Written request: Read through the entries below and return each line with the word "from".

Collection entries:
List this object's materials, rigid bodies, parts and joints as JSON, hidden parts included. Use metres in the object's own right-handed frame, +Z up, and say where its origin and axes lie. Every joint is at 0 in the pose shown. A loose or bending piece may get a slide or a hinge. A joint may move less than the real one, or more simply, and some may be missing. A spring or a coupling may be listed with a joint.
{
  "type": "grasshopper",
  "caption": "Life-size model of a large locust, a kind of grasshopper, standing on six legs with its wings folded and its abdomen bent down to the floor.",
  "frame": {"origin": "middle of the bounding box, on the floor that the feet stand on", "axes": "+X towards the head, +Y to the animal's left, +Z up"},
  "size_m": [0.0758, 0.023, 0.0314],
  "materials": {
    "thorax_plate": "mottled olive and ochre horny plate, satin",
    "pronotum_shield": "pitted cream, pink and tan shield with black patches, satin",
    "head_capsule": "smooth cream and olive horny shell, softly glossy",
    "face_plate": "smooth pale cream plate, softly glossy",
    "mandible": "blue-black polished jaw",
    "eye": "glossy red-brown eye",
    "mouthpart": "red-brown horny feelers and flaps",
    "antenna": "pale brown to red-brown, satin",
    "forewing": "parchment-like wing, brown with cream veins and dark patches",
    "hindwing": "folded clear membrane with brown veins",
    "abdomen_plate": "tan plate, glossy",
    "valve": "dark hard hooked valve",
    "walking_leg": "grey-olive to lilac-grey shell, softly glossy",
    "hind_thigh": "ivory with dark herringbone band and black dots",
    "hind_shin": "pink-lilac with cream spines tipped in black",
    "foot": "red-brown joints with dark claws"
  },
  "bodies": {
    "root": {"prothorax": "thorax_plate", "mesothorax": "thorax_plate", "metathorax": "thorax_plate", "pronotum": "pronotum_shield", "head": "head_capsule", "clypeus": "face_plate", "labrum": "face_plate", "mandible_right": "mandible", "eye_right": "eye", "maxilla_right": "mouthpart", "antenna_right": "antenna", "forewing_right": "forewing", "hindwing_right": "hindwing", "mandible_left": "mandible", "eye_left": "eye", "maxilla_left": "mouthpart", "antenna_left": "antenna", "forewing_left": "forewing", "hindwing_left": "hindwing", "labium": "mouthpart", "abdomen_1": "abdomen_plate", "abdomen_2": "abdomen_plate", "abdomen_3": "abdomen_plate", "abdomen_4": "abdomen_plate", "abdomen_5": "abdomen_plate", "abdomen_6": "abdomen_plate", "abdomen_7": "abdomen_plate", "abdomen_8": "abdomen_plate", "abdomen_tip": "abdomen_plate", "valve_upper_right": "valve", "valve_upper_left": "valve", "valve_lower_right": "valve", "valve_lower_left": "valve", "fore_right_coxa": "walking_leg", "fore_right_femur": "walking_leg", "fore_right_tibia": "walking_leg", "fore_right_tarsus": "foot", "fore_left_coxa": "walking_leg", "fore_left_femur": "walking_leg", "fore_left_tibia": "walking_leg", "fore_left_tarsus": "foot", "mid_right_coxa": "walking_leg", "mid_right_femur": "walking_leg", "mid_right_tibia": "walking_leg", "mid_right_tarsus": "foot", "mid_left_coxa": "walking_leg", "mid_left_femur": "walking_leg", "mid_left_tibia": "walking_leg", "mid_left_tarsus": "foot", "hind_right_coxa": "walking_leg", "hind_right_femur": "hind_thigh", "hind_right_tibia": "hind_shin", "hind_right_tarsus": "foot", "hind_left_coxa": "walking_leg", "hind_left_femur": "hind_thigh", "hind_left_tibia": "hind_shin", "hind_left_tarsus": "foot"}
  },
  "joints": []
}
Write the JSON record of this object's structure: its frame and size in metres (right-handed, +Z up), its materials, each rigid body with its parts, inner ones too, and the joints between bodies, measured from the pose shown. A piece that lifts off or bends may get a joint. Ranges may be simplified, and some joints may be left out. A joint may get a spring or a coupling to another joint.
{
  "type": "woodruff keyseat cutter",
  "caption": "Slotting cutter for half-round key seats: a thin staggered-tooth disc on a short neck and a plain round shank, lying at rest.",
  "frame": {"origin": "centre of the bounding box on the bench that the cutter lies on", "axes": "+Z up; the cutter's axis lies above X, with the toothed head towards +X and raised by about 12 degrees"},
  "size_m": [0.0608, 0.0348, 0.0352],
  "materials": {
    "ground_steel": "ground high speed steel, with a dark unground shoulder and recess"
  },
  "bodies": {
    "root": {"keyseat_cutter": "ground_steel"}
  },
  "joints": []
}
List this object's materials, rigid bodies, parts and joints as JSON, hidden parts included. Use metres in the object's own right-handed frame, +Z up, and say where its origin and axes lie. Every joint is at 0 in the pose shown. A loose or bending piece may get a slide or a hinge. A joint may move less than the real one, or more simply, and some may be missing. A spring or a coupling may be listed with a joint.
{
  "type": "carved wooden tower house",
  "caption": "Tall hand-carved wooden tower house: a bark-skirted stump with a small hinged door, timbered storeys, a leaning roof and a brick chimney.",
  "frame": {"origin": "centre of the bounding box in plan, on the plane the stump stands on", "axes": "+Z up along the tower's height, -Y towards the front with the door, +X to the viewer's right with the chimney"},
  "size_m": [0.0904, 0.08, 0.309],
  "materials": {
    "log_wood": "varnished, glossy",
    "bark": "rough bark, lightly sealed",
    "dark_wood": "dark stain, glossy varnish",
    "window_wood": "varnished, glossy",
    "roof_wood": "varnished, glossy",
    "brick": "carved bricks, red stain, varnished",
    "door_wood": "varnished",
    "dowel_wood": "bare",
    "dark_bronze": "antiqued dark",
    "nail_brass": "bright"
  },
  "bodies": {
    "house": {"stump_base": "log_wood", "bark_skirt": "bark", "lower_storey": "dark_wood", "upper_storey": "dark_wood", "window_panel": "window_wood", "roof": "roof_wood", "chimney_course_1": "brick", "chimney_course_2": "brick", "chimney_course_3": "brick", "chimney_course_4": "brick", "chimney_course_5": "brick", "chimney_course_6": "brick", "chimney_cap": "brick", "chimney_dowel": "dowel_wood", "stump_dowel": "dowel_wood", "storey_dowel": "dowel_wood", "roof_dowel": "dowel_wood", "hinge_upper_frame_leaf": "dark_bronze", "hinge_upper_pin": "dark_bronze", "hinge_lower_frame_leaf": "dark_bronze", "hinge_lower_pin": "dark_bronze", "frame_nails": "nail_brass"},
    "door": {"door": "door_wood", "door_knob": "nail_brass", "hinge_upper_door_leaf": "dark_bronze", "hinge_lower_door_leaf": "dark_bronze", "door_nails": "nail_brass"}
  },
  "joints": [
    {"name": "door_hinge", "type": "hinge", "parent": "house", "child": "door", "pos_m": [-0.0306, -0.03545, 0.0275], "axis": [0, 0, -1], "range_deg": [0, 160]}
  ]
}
--
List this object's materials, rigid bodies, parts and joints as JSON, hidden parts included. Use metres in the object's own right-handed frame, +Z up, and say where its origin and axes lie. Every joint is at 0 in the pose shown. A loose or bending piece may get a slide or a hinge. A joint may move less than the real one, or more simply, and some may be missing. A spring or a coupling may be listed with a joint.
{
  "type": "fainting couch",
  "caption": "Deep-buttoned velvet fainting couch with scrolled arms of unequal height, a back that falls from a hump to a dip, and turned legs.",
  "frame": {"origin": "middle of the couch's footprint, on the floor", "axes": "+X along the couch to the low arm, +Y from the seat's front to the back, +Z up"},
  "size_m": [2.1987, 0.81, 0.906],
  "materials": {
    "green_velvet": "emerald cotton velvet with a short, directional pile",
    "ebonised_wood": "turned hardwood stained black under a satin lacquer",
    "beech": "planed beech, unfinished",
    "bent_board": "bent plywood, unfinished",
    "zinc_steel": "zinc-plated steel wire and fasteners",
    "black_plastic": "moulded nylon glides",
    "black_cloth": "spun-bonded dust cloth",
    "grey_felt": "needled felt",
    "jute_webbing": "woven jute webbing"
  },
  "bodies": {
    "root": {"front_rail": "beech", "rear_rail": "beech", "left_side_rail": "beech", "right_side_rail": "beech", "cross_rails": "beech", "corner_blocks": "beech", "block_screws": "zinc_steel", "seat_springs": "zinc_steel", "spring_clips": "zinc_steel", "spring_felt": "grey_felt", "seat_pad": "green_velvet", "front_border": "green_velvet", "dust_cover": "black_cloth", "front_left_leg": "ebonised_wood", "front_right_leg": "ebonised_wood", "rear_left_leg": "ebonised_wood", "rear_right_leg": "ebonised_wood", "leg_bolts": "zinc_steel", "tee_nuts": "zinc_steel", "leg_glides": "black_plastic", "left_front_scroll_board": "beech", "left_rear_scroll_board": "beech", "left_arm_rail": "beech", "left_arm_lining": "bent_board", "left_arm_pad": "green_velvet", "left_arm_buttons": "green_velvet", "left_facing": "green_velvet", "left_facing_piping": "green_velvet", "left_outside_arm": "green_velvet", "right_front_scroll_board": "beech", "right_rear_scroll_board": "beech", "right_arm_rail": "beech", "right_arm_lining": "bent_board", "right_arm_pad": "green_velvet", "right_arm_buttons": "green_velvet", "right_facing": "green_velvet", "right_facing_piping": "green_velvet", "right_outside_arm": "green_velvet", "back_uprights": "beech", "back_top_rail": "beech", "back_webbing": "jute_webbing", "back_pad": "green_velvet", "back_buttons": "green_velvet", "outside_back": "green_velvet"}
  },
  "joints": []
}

Task solution:
Write the JSON record of this object's structure: its frame and size in metres (right-handed, +Z up), its materials, each rigid body with its parts, inner ones too, and the joints between bodies, measured from the pose shown. A piece that lifts off or bends may get a joint. Ranges may be simplified, and some joints may be left out. A joint may get a spring or a coupling to another joint.
  "caption": "Deep-buttoned velvet fainting couch with scrolled arms of unequal height, a back that falls from a hump to a dip, and turned legs.",
  "frame": {"origin": "middle of the couch's footprint, on the floor", "axes": "+X along the couch to the low arm, +Y from the seat's front to the back, +Z up"},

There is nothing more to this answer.